What you will do | The listing below should be written out exactly; please include all of it.

-- Begin Supplied data --

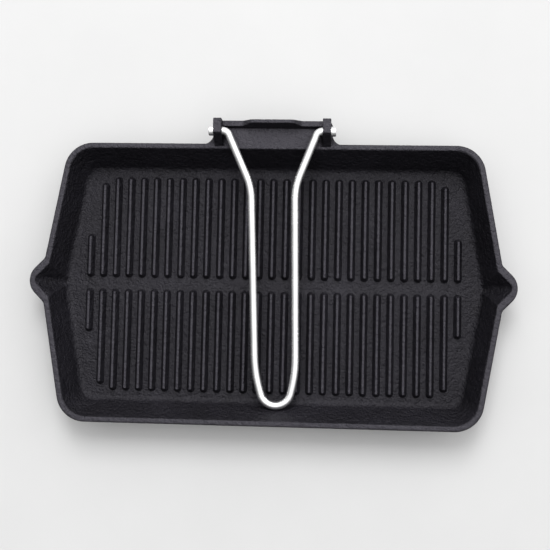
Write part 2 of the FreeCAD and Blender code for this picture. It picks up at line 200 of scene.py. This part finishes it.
def add_light(name, place, aim, width, height, power):
    """A rectangular soft light at one place, turned to face another."""
    data = bpy.data.lights.new(name, "AREA")
    data.shape = "RECTANGLE"
    data.size = width
    data.size_y = height
    data.energy = power
    light = bpy.data.objects.new(name, data)
    bpy.context.collection.objects.link(light)
    light.location = place
    light.rotation_euler = (Vector(aim) - Vector(place)).to_track_quat("-Z", "Y").to_euler()


def make_lights():
    """A soft key from behind the pan, under a sky that is bright overhead and dims to the front left."""
    add_light("key", KEY_PLACE, KEY_AIM, KEY_WIDTH, KEY_HEIGHT, KEY_POWER)
    world = bpy.data.worlds.new("studio")
    bpy.context.scene.world = world
    world.use_nodes = True
    tree = world.node_tree
    background = tree.nodes["Background"]
    direction = add_node(tree, "ShaderNodeTexCoord")
    height = add_node(tree, "ShaderNodeVectorMath", operation="DOT_PRODUCT")
    height.inputs[1].default_value = SKY_TOP
    tree.links.new(direction.outputs["Generated"], height.inputs[0])
    glow = remap(tree, height.outputs["Value"], 0.1, 1.0, SKY_DIM, SKY_BRIGHT)
    tree.links.new(glow, background.inputs["Strength"])
    background.inputs["Color"].default_value = (1.0, 1.0, 1.0, 1.0)
    bpy.context.scene.view_settings.view_transform = "Standard"
    bpy.context.scene.view_settings.look = "Medium High Contrast"


def make_camera():
    """Almost straight above the pan, a little to the right and in front of its middle."""
    place = Vector(CAMERA_PLACE)
    aim = Vector(CAMERA_AIM)
    roll = math.radians(CAMERA_ROLL_DEGREES)
    data = bpy.data.cameras.new("camera")
    data.sensor_width = CAMERA_SENSOR
    data.lens = CAMERA_LENS
    camera = bpy.data.objects.new("camera", data)
    bpy.context.collection.objects.link(camera)
    back = (place - aim).normalized()
    right = Vector((0, 1, 0)).cross(back).normalized()
    upward = back.cross(right)
    turn = Matrix((right, upward, back)).transposed().to_4x4()
    camera.matrix_world = Matrix.Translation(place) @ turn @ Matrix.Rotation(roll, 4, "Z")
    bpy.context.scene.camera = camera


dress("pan_body", cast_iron())
dress("handle_wire", bright_steel("bright_steel_wire", 0.22, 0.30))
cap_steel = bright_steel("bright_steel_cap", 0.16, 0.28)
dress("left_end_cap", cap_steel)
dress("right_end_cap", cap_steel)
make_floor()
make_lights()
make_camera()
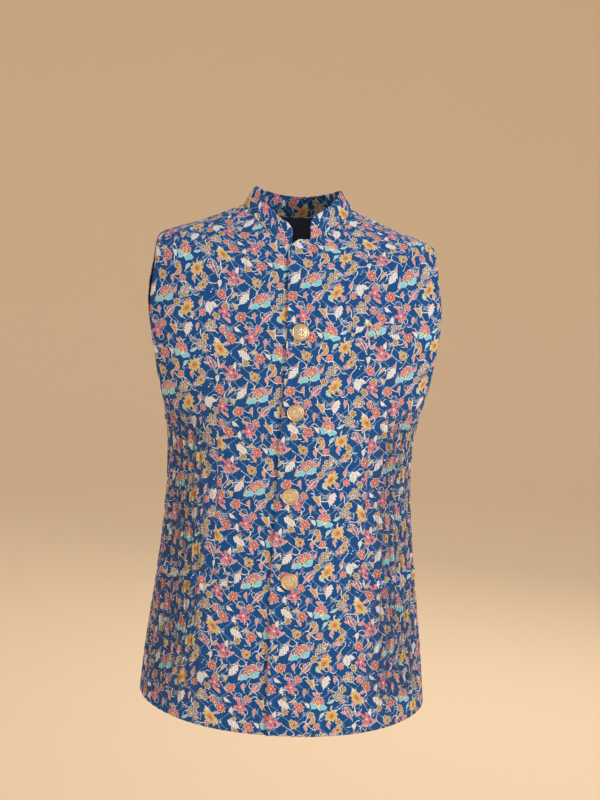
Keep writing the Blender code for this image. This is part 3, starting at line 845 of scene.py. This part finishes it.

-- End Supplied data --

Written solution |
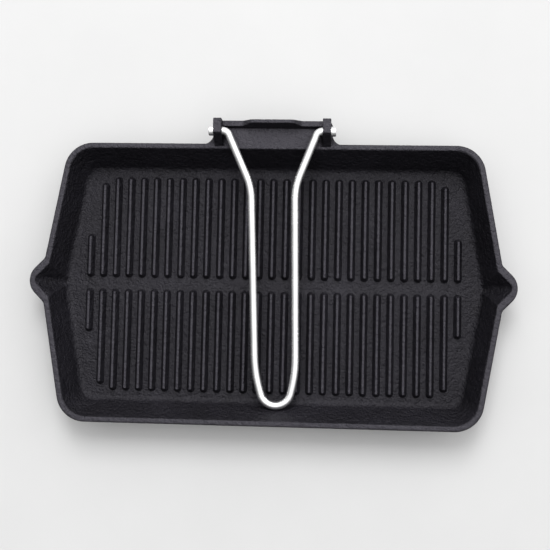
Write part 2 of the FreeCAD and Blender code for this picture. It picks up at line 200 of scene.py. This part finishes it.
def add_light(name, place, aim, width, height, power):
    """A rectangular soft light at one place, turned to face another."""
    data = bpy.data.lights.new(name, "AREA")
    data.shape = "RECTANGLE"
    data.size = width
    data.size_y = height
    data.energy = power
    light = bpy.data.objects.new(name, data)
    bpy.context.collection.objects.link(light)
    light.location = place
    light.rotation_euler = (Vector(aim) - Vector(place)).to_track_quat("-Z", "Y").to_euler()


def make_lights():
    """A soft key from behind the pan, under a sky that is bright overhead and dims to the front left."""
    add_light("key", KEY_PLACE, KEY_AIM, KEY_WIDTH, KEY_HEIGHT, KEY_POWER)
    world = bpy.data.worlds.new("studio")
    bpy.context.scene.world = world
    world.use_nodes = True
    tree = world.node_tree
    background = tree.nodes["Background"]
    direction = add_node(tree, "ShaderNodeTexCoord")
    height = add_node(tree, "ShaderNodeVectorMath", operation="DOT_PRODUCT")
    height.inputs[1].default_value = SKY_TOP
    tree.links.new(direction.outputs["Generated"], height.inputs[0])
    glow = remap(tree, height.outputs["Value"], 0.1, 1.0, SKY_DIM, SKY_BRIGHT)
    tree.links.new(glow, background.inputs["Strength"])
    background.inputs["Color"].default_value = (1.0, 1.0, 1.0, 1.0)
    bpy.context.scene.view_settings.view_transform = "Standard"
    bpy.context.scene.view_settings.look = "Medium High Contrast"


def make_camera():
    """Almost straight above the pan, a little to the right and in front of its middle."""
    place = Vector(CAMERA_PLACE)
    aim = Vector(CAMERA_AIM)
    roll = math.radians(CAMERA_ROLL_DEGREES)
    data = bpy.data.cameras.new("camera")
    data.sensor_width = CAMERA_SENSOR
    data.lens = CAMERA_LENS
    camera = bpy.data.objects.new("camera", data)
    bpy.context.collection.objects.link(camera)
    back = (place - aim).normalized()
    right = Vector((0, 1, 0)).cross(back).normalized()
    upward = back.cross(right)
    turn = Matrix((right, upward, back)).transposed().to_4x4()
    camera.matrix_world = Matrix.Translation(place) @ turn @ Matrix.Rotation(roll, 4, "Z")
    bpy.context.scene.camera = camera


dress("pan_body", cast_iron())
dress("handle_wire", bright_steel("bright_steel_wire", 0.22, 0.30))
cap_steel = bright_steel("bright_steel_cap", 0.16, 0.28)
dress("left_end_cap", cap_steel)
dress("right_end_cap", cap_steel)
make_floor()
make_lights()
make_camera()
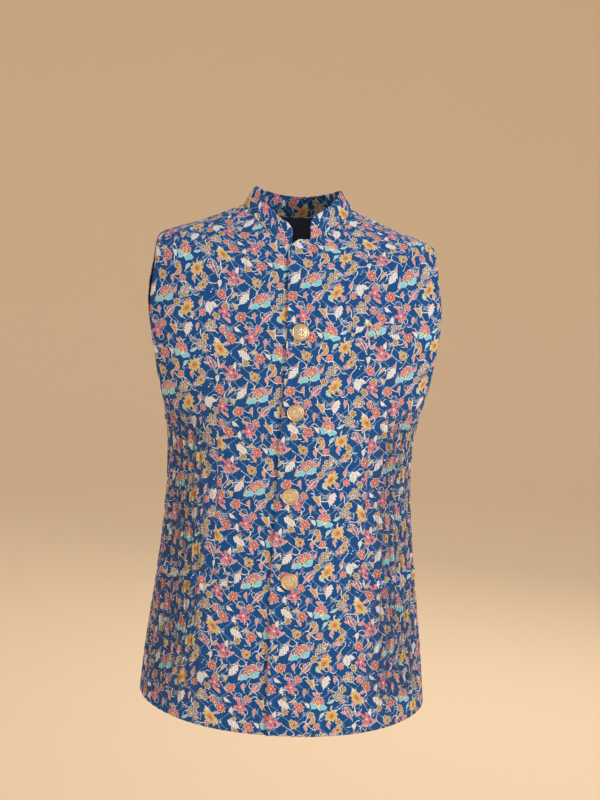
Keep writing the Blender code for this image. This is part 3, starting at line 845 of scene.py. This part finishes it.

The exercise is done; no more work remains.